Худое вытянутое лицо, неровный большой рот, загнутые ресницы. Единственный раз взгляды встретились. Невидимая рука спереди тут же выдернула листок из расслабленных пальцев.
— Ты чего разворачиваешь? — зашипело в воздухе, капля упала на уголек. — Чужое подсматриваешь, идиотка-воровка!
2
Страшней всего было снова встретиться с этим взглядом. От одной мысли кровь приливала к щекам, слабели колени, становилось холодно в животе. Требовалась постоянная настороженность, чтобы вовремя разминуться с ним, отвернуться, спрятаться за углом. Пространство оказывалось болезненно тесным, и как было отвечать урок у доски, чувствуя, что он на тебя смотрит?

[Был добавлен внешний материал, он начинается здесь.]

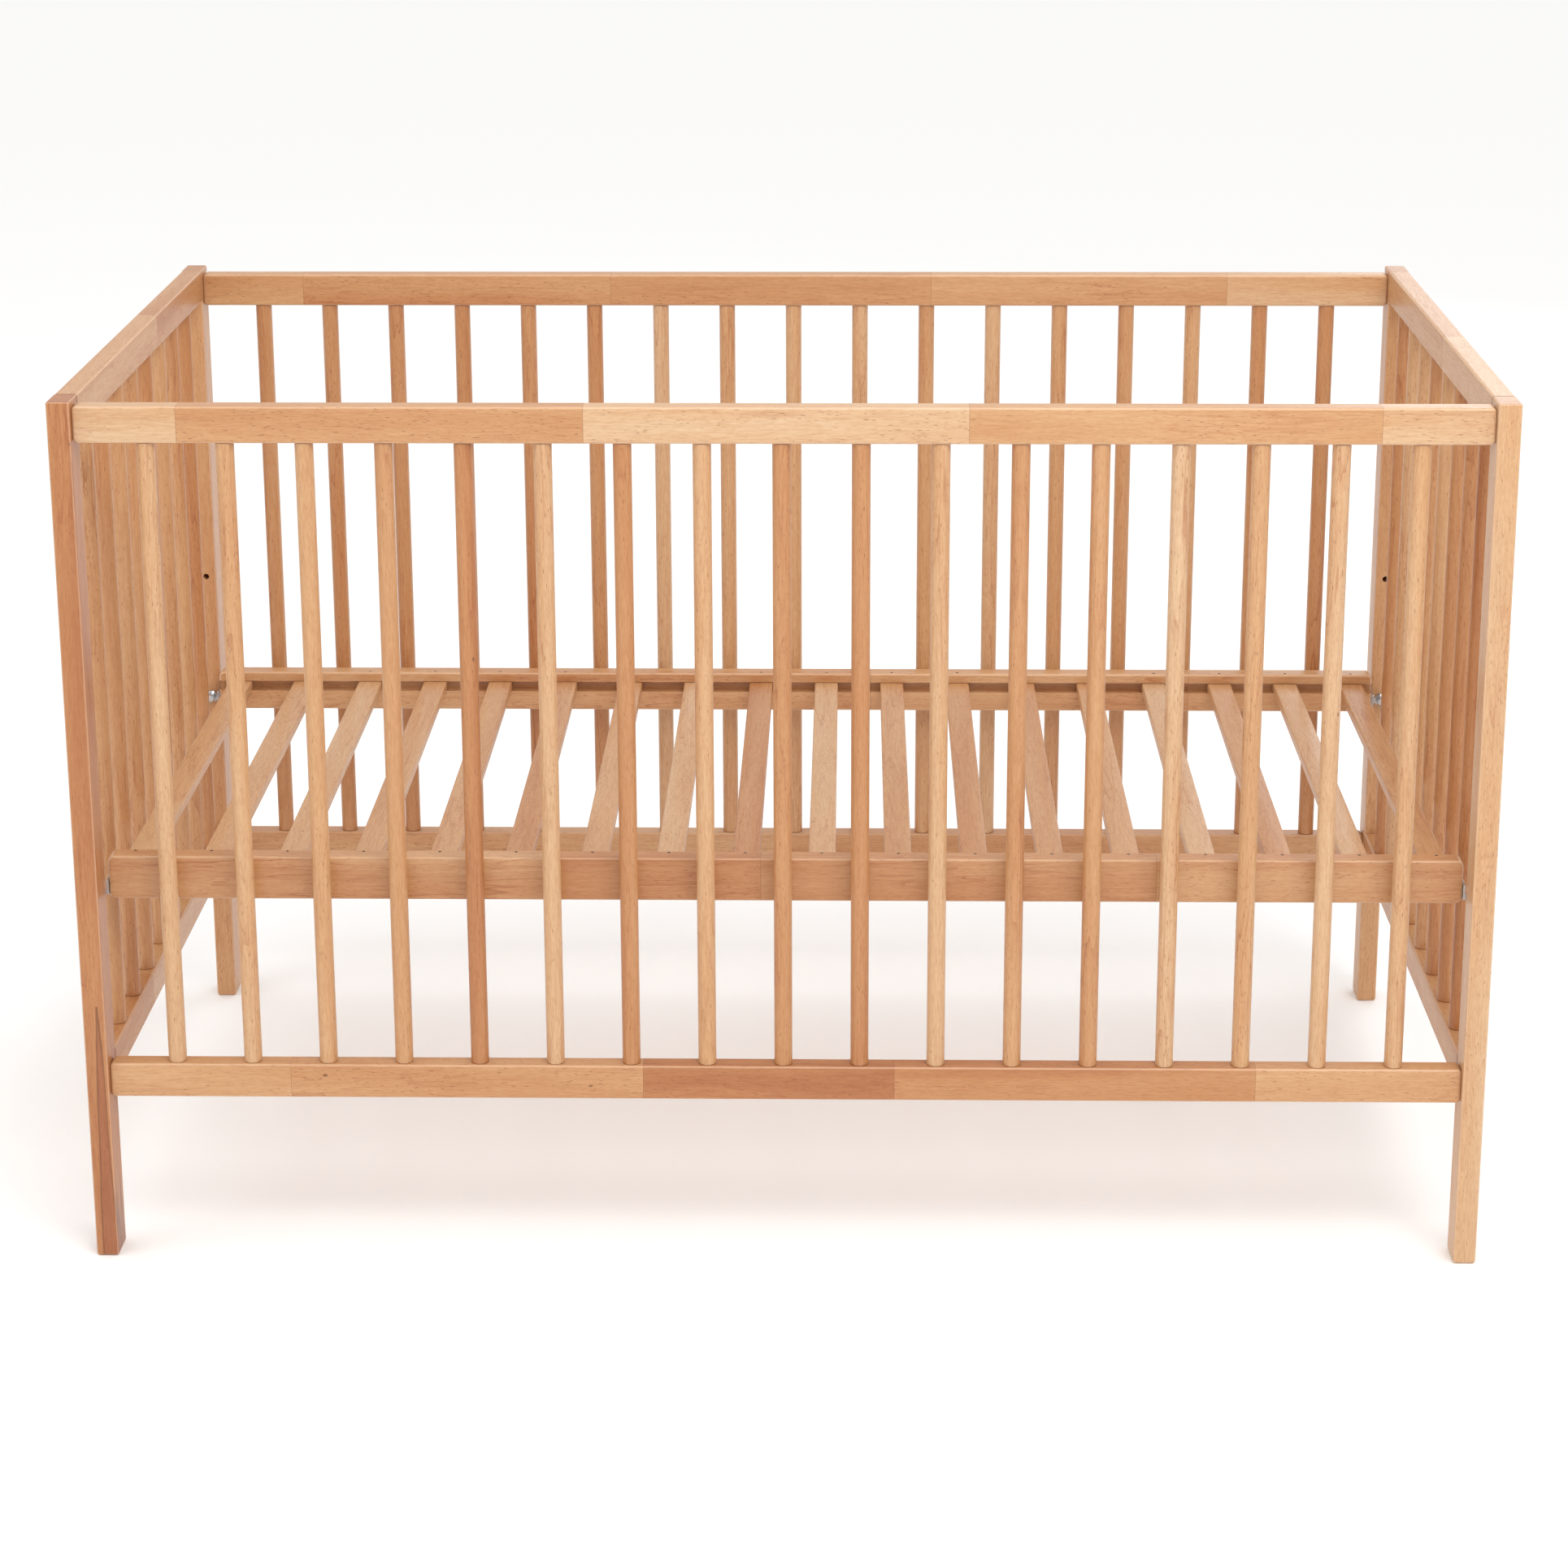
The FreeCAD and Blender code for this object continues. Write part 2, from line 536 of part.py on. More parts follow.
tab_screws = []
for sx in ("-", "+"):
    for sy in ("-", "+"):
        for spot, lift in zip(("low", "high"), TAB_SCREW_LIFTS):
            name = f"tab_screw_{'l' if sx == '-' else 'r'}{'f' if sy == '-' else 'b'}_{spot}"
            shank = rod(f"{name}_shank", "dims.tab_screw_dia",
                        "dims.tab_thick + dims.tab_screw_length - 0.5")
            head = rod(f"{name}_head", "dims.tab_screw_head", "dims.tab_screw_head_tall",
                       "-dims.tab_screw_head_tall")
            made = doc.addObject("Part::Fuse", name)
            made.Base, made.Tool = head, shank
            put(made, f"{sx}(dims.base_length / 2 + dims.tab_thick)",
                f"{sy}({TAB_FACE} - dims.tab_thick - dims.tab_screw_inset)",
                f"dims.screw_low + {lift}", Rotation(ALONG_Y, 90 if sx == "-" else -90))
            tab_screws.append(made)
together("tab_screws", tab_screws)


# ---------------------------------------------------------------- wing screws
# A wing screw runs through the tab's slot into the post. Local +Y points into the post,
# y = 0 is the post face, and the wings were left at a different angle in every corner.
def wing_screw(label, x, y, turn):
    body = new_body(label)
    seat = "(dims.tab_thick + 2 * dims.play)"
    half = sketch_on(body, "half_profile", "XY_Plane")
    shank, hub = "dims.screw_dia / 2", "dims.screw_hub_dia / 2"
    outline(half, [("0", f"-{seat} - dims.screw_hub_tall"), (f"{hub} - 1", f"-{seat} - dims.screw_hub_tall"),
                   (hub, f"-{seat}"), (shank, f"-{seat}"), (shank, "dims.screw_reach - 1"),
                   (f"{shank} - 1", "dims.screw_reach"), ("0", "dims.screw_reach")])
    turned = body.newObject("PartDesign::Revolution", "turned")
    turned.Profile = half
    turned.ReferenceAxis = (half, ["V_Axis"])
    turned.Angle = 360
    wings = sketch_on(body, "wings", "YZ_Plane")
    tip, root = "dims.wing_span / 2", "dims.screw_hub_dia / 2 - 1.5"
    for sign in ("", "-"):
        outline(wings, [(f"-{seat} - 1.5", f"{sign}({root})"), (f"-{seat} - 2.5", f"{sign}({tip} - 2)"),
                        (f"-{seat} - 5", f"{sign}({tip})"), (f"-{seat} - dims.wing_rise + 1.5", f"{sign}({tip})"),
                        (f"-{seat} - dims.wing_rise", f"{sign}({tip} - 2)"),
                        (f"-{seat} - dims.wing_rise + 0.8", f"{sign}({tip} - 4)"),
                        (f"-{seat} - 5.5", f"{sign}({root})")])
    blades = pad_both_ways(body, "blades", wings, "dims.wing_thick")
    doc.recompute()
    body.Tip = blades
    put(body, x, y, "dims.screw_low", turn)
    nodes.append(body)


FACE_Y = f"({END_SPAN} / 2)"
wing_screw("wing_screw_back_left", f"-{POST_X}", FACE_Y, Rotation(ALONG_Y, 24))
wing_screw("wing_screw_back_right", POST_X, FACE_Y, Rotation(ALONG_Y, -6))
wing_screw("wing_screw_front_left", f"-{POST_X}", f"-{FACE_Y}", HALF_Z * Rotation(ALONG_Y, 58))
wing_screw("wing_screw_front_right", POST_X, f"-{FACE_Y}", HALF_Z * Rotation(ALONG_Y, -35))

# ---------------------------------------------------------------- check and write
doc.recompute()
for thing in doc.Objects:
    if "Invalid" in thing.State or "Error" in thing.State:
        raise RuntimeError(f"{thing.Label} did not rebuild: {thing.State}")
for node in nodes:
    if node.Shape.isNull() or not node.Shape.isValid():
        raise RuntimeError(f"{node.Label} is not a sound solid")
for node in nodes:
    node.Shape.exportStep(f"parts/{node.Label}.step")
print(f"{len(nodes)} sub-parts written")
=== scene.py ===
import math

import bmesh
import bpy
from mathutils import Matrix, Vector


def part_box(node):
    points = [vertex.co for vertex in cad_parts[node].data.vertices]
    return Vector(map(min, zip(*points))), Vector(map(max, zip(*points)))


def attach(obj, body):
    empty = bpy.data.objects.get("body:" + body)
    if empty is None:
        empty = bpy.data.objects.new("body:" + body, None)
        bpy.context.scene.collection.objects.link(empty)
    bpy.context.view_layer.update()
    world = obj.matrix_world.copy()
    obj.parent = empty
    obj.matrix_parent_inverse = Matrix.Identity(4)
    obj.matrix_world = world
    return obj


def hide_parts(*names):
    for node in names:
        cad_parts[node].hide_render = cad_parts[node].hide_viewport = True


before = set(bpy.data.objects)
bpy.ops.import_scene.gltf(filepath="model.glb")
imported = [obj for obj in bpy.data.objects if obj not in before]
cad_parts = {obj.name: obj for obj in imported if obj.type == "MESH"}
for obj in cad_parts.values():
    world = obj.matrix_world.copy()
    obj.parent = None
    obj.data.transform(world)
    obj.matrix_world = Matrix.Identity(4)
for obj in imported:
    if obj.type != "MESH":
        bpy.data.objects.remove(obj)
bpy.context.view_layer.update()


# ---------------------------------------------------------------- corner posts
# Four square-edged beech uprights, planed, rounded over by 2 mm and lacquered satin. Each
# has the mortises of its end panel, two bolt holes and two setting holes for the bed base.
def srgb(red, green, blue):
    """A colour as a paint chart gives it, turned into the linear one the shader wants."""
    return tuple((c / 255 / 12.92) if c <= 10 else ((c / 255 + 0.055) / 1.055) ** 2.4
                 for c in (red, green, blue)) + (1.0,)


def place_node(tree, kind, sockets=None, **settings):
    """Adds a node, sets its options, and links or fills the sockets named."""
    made = tree.nodes.new(kind)
    for name, setting in settings.items():
        setattr(made, name, setting)
    for name, value in (sockets or {}).items():
        socket = made.inputs[name]
        if isinstance(value, bpy.types.NodeSocket):
            tree.links.new(value, socket)
        else:
            socket.default_value = value
    return made


def calc(tree, operation, *values, clamp=False):
    """One sum, worked out for every point of the surface."""
    made = place_node(tree, "ShaderNodeMath", dict(enumerate(values)), operation=operation)
    made.use_clamp = clamp
    return made.outputs[0]


def blend_colour(tree, share, first, second, how="MIX"):
    """Lays the second colour over the first, as thickly as the share says."""
    made = tree.nodes.new("ShaderNodeMix")
    made.data_type, made.blend_type = "RGBA", how
    for index, value in ((0, share), (6, first), (7, second)):
        if isinstance(value, bpy.types.NodeSocket):
            tree.links.new(value, made.inputs[index])
        else:
            made.inputs[index].default_value = value
    return made.outputs[2]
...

Проще было по-настоящему заболеть, чем притворяться больной. Детские обманы были уже не по возрасту. Мама спросила, почему ты обмоталась платком — глупо было ей отвечать, что у тебя голова замерзла. Ни чего не стоило снять платок, летний, цветастый, негреющий, и увидеть распухшие красные уши. У нее даже не поднялась рука стукнуть тебя по затылку, она обессиленно поняла, что ругаться уже бесполезно, только опустилась на стул, закрыла руками лицо, отечное от одиноких ли выпивок, от ночных ли невидимых слез. И ты плакала с ней вместе, как будто, проколов без спроса себе уши, стала такой же непоправимо взрослой, — вы могли друг дружку понять.
Надевать сережки, цыганские, полумесяцем, из простого металла, но стоившие всех накопленных сбережений, можно было поначалу только дома, для себя самой, и танцевать перед собой — не перед зеркалом. В зеркале танец не мог быть таким настоящим, как чувствовался изнутри; собственный горловой напев вместо музыки, задыхающийся, мычащий, не мог звучать для постороннего слуха… и вскидывала руки, и прищелкивала пальцами-кастаньетами.

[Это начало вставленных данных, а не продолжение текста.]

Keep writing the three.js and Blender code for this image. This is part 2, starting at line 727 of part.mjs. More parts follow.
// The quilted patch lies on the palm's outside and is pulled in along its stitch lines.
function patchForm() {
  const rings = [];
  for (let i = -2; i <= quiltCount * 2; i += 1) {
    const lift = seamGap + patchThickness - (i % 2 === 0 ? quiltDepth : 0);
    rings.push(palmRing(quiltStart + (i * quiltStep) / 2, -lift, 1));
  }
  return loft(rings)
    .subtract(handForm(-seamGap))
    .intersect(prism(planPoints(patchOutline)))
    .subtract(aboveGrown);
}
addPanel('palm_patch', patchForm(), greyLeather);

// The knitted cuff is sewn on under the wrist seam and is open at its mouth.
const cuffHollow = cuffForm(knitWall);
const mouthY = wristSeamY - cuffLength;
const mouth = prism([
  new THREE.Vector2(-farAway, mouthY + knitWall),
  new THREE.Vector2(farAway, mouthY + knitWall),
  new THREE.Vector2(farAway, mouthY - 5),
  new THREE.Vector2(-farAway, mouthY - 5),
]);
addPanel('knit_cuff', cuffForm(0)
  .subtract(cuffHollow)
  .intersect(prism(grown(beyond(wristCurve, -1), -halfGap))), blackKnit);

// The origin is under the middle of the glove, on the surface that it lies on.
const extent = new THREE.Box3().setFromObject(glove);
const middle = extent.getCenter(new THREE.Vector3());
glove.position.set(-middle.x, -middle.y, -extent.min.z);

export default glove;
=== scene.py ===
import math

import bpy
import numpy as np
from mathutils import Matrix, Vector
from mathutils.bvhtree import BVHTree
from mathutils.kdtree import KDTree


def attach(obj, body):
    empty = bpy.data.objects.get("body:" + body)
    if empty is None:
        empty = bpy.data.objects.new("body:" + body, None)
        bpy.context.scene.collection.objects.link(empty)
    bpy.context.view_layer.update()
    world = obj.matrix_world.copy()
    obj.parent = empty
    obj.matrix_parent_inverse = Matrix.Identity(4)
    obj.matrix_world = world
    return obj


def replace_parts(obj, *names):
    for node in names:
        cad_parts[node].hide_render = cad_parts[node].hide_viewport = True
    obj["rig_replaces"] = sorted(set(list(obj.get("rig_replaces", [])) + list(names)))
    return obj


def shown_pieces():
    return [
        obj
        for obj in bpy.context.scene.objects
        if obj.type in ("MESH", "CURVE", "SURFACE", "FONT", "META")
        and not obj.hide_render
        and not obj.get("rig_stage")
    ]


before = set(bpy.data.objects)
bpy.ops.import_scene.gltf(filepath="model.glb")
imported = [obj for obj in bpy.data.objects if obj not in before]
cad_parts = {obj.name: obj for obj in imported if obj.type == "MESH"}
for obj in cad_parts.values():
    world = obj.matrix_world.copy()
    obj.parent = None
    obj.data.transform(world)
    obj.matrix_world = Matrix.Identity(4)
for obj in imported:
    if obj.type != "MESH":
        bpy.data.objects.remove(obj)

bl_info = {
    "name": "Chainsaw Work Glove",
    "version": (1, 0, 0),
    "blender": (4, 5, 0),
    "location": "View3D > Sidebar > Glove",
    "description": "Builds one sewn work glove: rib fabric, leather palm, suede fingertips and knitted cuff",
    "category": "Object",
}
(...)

Потом, в холода, можно было и закрыться настоящим шерстяным платком. Идти по улице, ощущая, как мочки ушей на каждом шагу оттягиваются тяжестью невидимых полумесяцев. Тайна этой тяжести, вот что было слаще всего, как сладко было ожидание боли и боль, когда прокалывала себе перед зеркалом уши, словно совершая что то, связанное с мыслью о нем, со стыдом и сладостью непонятных пугающих снов — при воспоминании о них жар приливал к щекам, хотелось и страшно было заглядывать в них снова.
С ним было связано все. Дерево, по которому он, проходя, стукнул палкой. Парковая скамейка, на которой он присел как-то осенью. Место на дороге, где он в гололед поскользнулся. Даже на самом деле не видя этого, можно было узнать места по дрожи напрягшегося вокруг воздуха — она отзывалась биением сердца. В парке было темно, сиротливый фонарь горел поодаль, там проплывали посторонние тени, беззвучные, безопасные. Набрать на варежку снег со скамейки, принюхаться к свежести, лизнуть языком. Пушистый холодок растворялся в слюне. И убедившись, что никто не видит, упасть на том же месте, что он, повернуться на спину, лицом к непроглядному небу. Невесомые снежинки возникали из темноты, таяли на щеках, на лбу, на губах, становились едва уловимой прохладой внутри раскрытого рта, растекались по телу.